The study's design seems generally solid. That some of its conclusions have changed dramatically over time is a reflection, at least in part, of the fact that technology today is often a radically different market and world than it was in 2006.
I would quibble about some of the report's conclusions -- particularly its focus on the expanding role of public cloud computing. While I agree with the idea in theory, concerns about information security continue to inhibit many businesses from adopting public cloud services and solutions. However, that is likely to change over time, as cloud vendors and service providers develop more flexible, robust and secure solutions, and clients continue to struggle with crushingly expanding volumes of information.
The study also pays little time or attention to some critical related issues, such as how inhabitants of the digital universe will cope with long-term information archiving. Consider that during the three decades or so of the personal computing revolution common storage media have changed radically, leaving behind once-ubiquitous technologies including 5.25" and 3.5" floppy disks, Zip disks, Jaz disks and Laserdisks.
Today, tape media is being relegated to narrower and narrower niche archive applications, and many in the industry believe that even HDDs will eventually be supplanted by solid state disk (SSD) and flash technologies. How businesses and individuals will cope with these known and other unknown developments is anyone's guess. Perhaps they may be addressed in some future digital universe study.

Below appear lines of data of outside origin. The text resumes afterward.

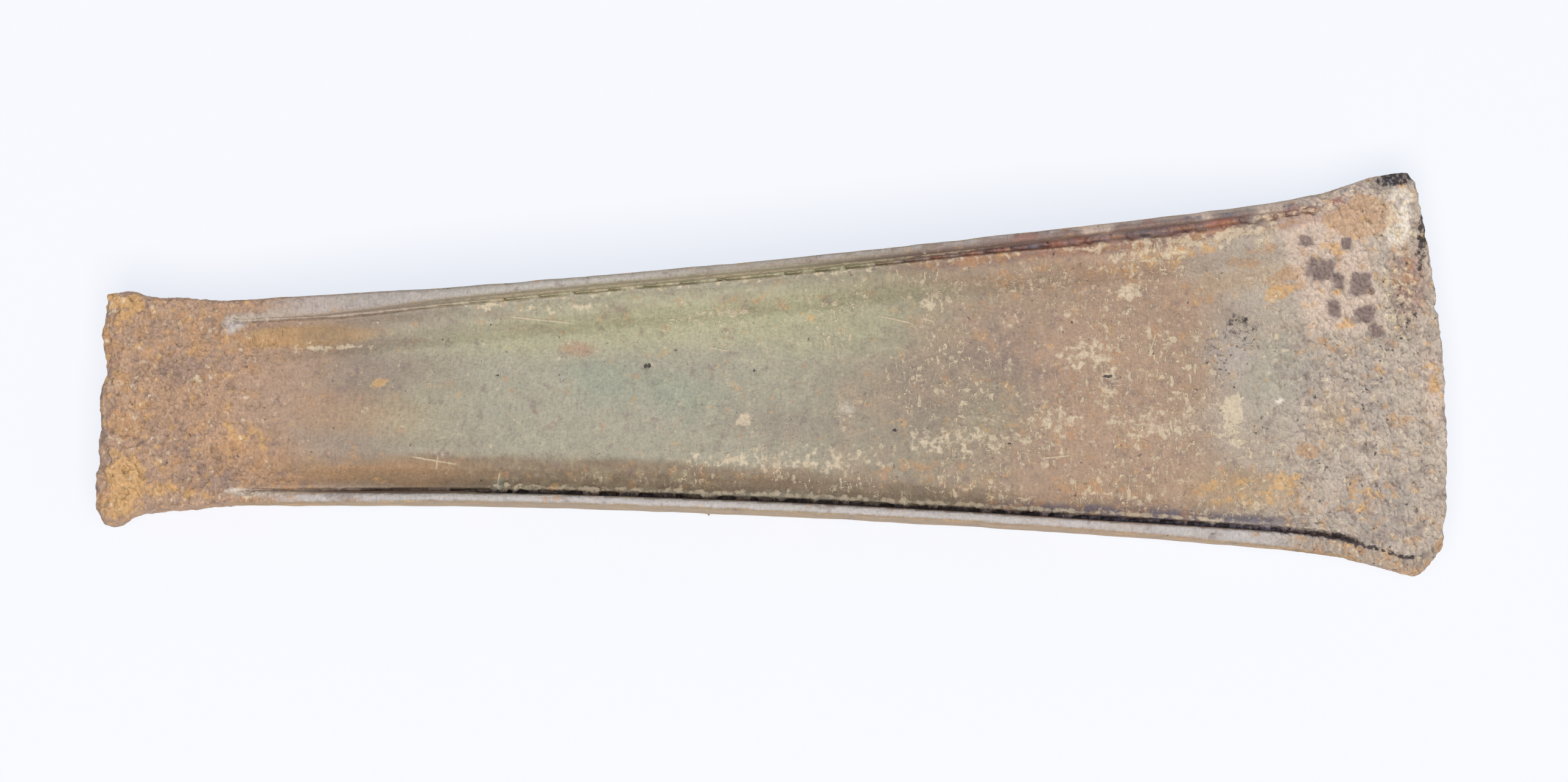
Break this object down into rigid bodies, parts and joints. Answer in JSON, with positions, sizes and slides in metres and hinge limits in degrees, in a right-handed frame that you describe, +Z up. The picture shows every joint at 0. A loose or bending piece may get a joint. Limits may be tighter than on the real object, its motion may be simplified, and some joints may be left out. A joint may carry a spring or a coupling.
{
  "type": "flanged axe head",
  "caption": "Long, narrow cast bronze axe head with low side flanges on both faces, widening from a blunt, splayed butt to a shallow curved cutting edge.",
  "frame": {"origin": "centre of the bounding box's underside: mid length, mid width, on the surface the head lies on", "axes": "+X from the butt to the cutting edge, +Y across the face to the head's left side, +Z up through the thickness"},
  "size_m": [0.175, 0.0524, 0.018],
  "materials": {
    "patinated_bronze": "old tin bronze under a smooth green-brown to rust-brown patina, with rough earthy crust at the butt and the edge"
  },
  "bodies": {
    "root": {"axe_head": "patinated_bronze"}
  },
  "joints": []
}
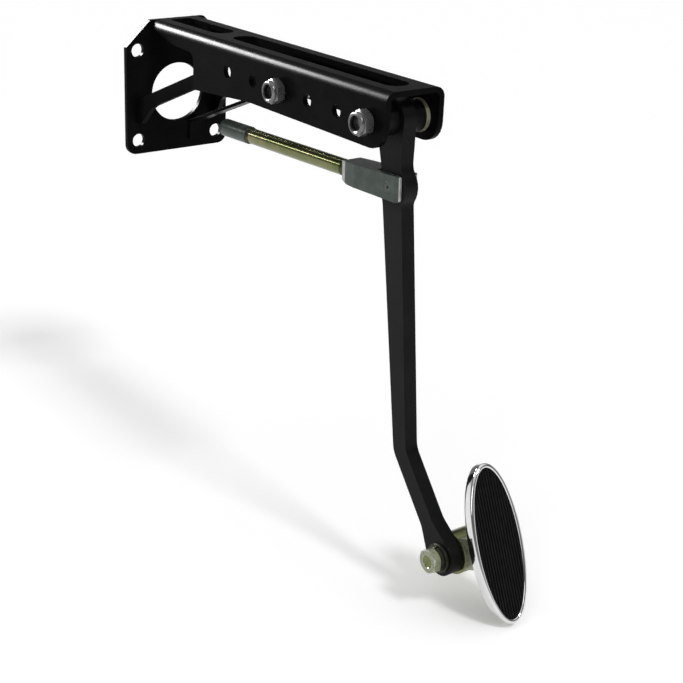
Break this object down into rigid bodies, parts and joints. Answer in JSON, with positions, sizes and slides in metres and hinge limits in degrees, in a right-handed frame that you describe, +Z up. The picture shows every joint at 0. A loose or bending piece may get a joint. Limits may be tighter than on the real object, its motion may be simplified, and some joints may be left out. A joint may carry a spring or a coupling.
{
  "type": "brake pedal assembly",
  "caption": "Swing brake pedal on a channel bracket with a firewall plate, a stay strap, an adjustable push rod and an oval ribbed pad.",
  "frame": {"origin": "centre of the plate's bolt pattern, on the plate's back face", "axes": "+X away from the firewall towards the driver, +Y to the driver's right, +Z up"},
  "size_m": [0.4884, 0.112, 0.423],
  "materials": {
    "gloss_black": "gloss powder coat",
    "satin_black": "satin powder coat",
    "zinc": "bright zinc plate",
    "yellow_zinc": "yellow zinc plate on steel",
    "grey_zinc": "dull zinc plate",
    "chrome": "polished",
    "rubber": "moulded ribs"
  },
  "bodies": {
    "bracket": {"mount_plate": "gloss_black", "channel": "gloss_black", "stay_strap": "gloss_black", "cross_bolt": "zinc", "cross_nut": "zinc", "cross_spacer": "zinc", "pivot_bolt": "zinc", "pivot_nut": "zinc", "pivot_sleeve": "zinc"},
    "pedal": {"pedal_arm": "satin_black", "pivot_hub": "satin_black", "hub_bush_near": "yellow_zinc", "hub_bush_far": "yellow_zinc", "pad_bolt": "yellow_zinc", "pad_lock_washer": "yellow_zinc", "pad_flat_washer": "yellow_zinc", "pad_nut": "yellow_zinc"},
    "clevis": {"clevis": "grey_zinc", "clevis_pin": "zinc"},
    "rod": {"push_rod": "yellow_zinc", "rod_coupler": "zinc"},
    "pad": {"pad_boss": "yellow_zinc", "pad_back_plate": "yellow_zinc", "pad_rubber": "rubber", "pad_trim": "chrome"}
  },
  "joints": [
    {"name": "pedal_pivot", "type": "hinge", "parent": "bracket", "child": "pedal", "pos_m": [0.3373, 0, 0.0472], "axis": [0, 1, 0], "range_deg": [0, 20]},
    {"name": "clevis_pivot", "type": "hinge", "parent": "pedal", "child": "clevis", "pos_m": [0.3448, 0, -0.0058], "axis": [0, 1, 0], "range_deg": [-20, 0]},
    {"name": "rod_adjust", "type": "slide", "parent": "clevis", "child": "rod", "axis": [-0.9993, 0, -0.0384], "range_m": [0, 0.008]},
    {"name": "pad_tilt", "type": "hinge", "parent": "pedal", "child": "pad", "pos_m": [0.4315, 0.0257, -0.2998], "axis": [0, 1, 0], "range_deg": [-15, 15]}
  ],
  "couplings": [
    {"joint": "clevis_pivot", "follows": "pedal_pivot", "ratio": -1}
  ]
}
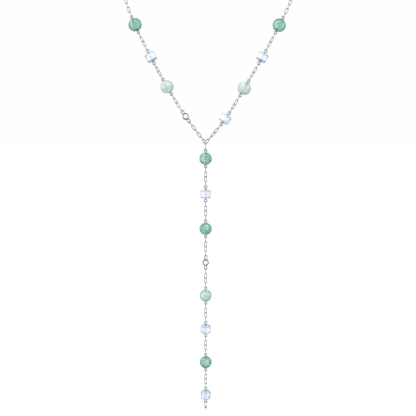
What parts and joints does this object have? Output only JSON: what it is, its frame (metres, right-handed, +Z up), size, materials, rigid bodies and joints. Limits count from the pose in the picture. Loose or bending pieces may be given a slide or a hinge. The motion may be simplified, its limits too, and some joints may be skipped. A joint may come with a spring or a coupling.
{
  "type": "y necklace",
  "caption": "Y necklace: fine silver cable chain with round green stone beads, pale crystal rondelles and small bezel-set stones, and a long straight drop.",
  "frame": {"origin": "the point of the clasp that rests on the nape of the neck", "axes": "+Z up, the drop hangs along -Z; the wearer looks along -Y; +X to the right for someone who faces the wearer"},
  "size_m": [0.1086, 0.1013, 0.2728],
  "materials": {
    "silver": "polished silver wire",
    "green_stone": "faceted translucent green stone, polished",
    "pale_green_stone": "faceted translucent pale green stone, polished",
    "ice_crystal": "cut crystal, faint blue",
    "clear_stone": "cut clear stone"
  },
  "bodies": {
    "root": {"back_left_chain": "silver", "back_right_chain": "silver", "clasp": "silver", "drop_chain": "silver", "drop_green_bead_1": "green_stone", "drop_green_bead_1_pin": "silver", "drop_green_bead_2": "green_stone", "drop_green_bead_2_pin": "silver", "drop_green_bead_3": "green_stone", "drop_green_bead_3_pin": "silver", "drop_pale_bead": "pale_green_stone", "drop_pale_bead_pin": "silver", "drop_rondelle_1": "ice_crystal", "drop_rondelle_1_pin": "silver", "drop_rondelle_2": "ice_crystal", "drop_rondelle_2_pin": "silver", "drop_rondelle_3": "ice_crystal", "drop_rondelle_3_pin": "silver", "drop_setting": "silver", "drop_setting_stone": "clear_stone", "end_ball": "silver", "junction_ring": "silver", "left_chain": "silver", "left_green_bead": "green_stone", "left_green_bead_pin": "silver", "left_pale_bead": "pale_green_stone", "left_pale_bead_pin": "silver", "left_rondelle": "ice_crystal", "left_rondelle_pin": "silver", "left_setting": "silver", "left_setting_stone": "clear_stone", "right_chain": "silver", "right_green_bead": "green_stone", "right_green_bead_pin": "silver", "right_lower_rondelle": "ice_crystal", "right_lower_rondelle_pin": "silver", "right_pale_bead": "pale_green_stone", "right_pale_bead_pin": "silver", "right_upper_rondelle": "ice_crystal", "right_upper_rondelle_pin": "silver"}
  },
  "joints": []
}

During the 2008 financial crisis, at a time when sales of many consumer and business IT solutions were in decline, data storage continued to thrive. Much of this success can be reasonably attributed to the continually enhanced price/performance of storage solutions. But a common truth in IT and other service-related markets is that a challenge for one person can become an opportunity for others.
Careful study of current and previous EMC-sponsored digital universe efforts suggests that significant challenges and remarkable opportunities will likely continue, so long as people and organizations seek the benefits of information technology.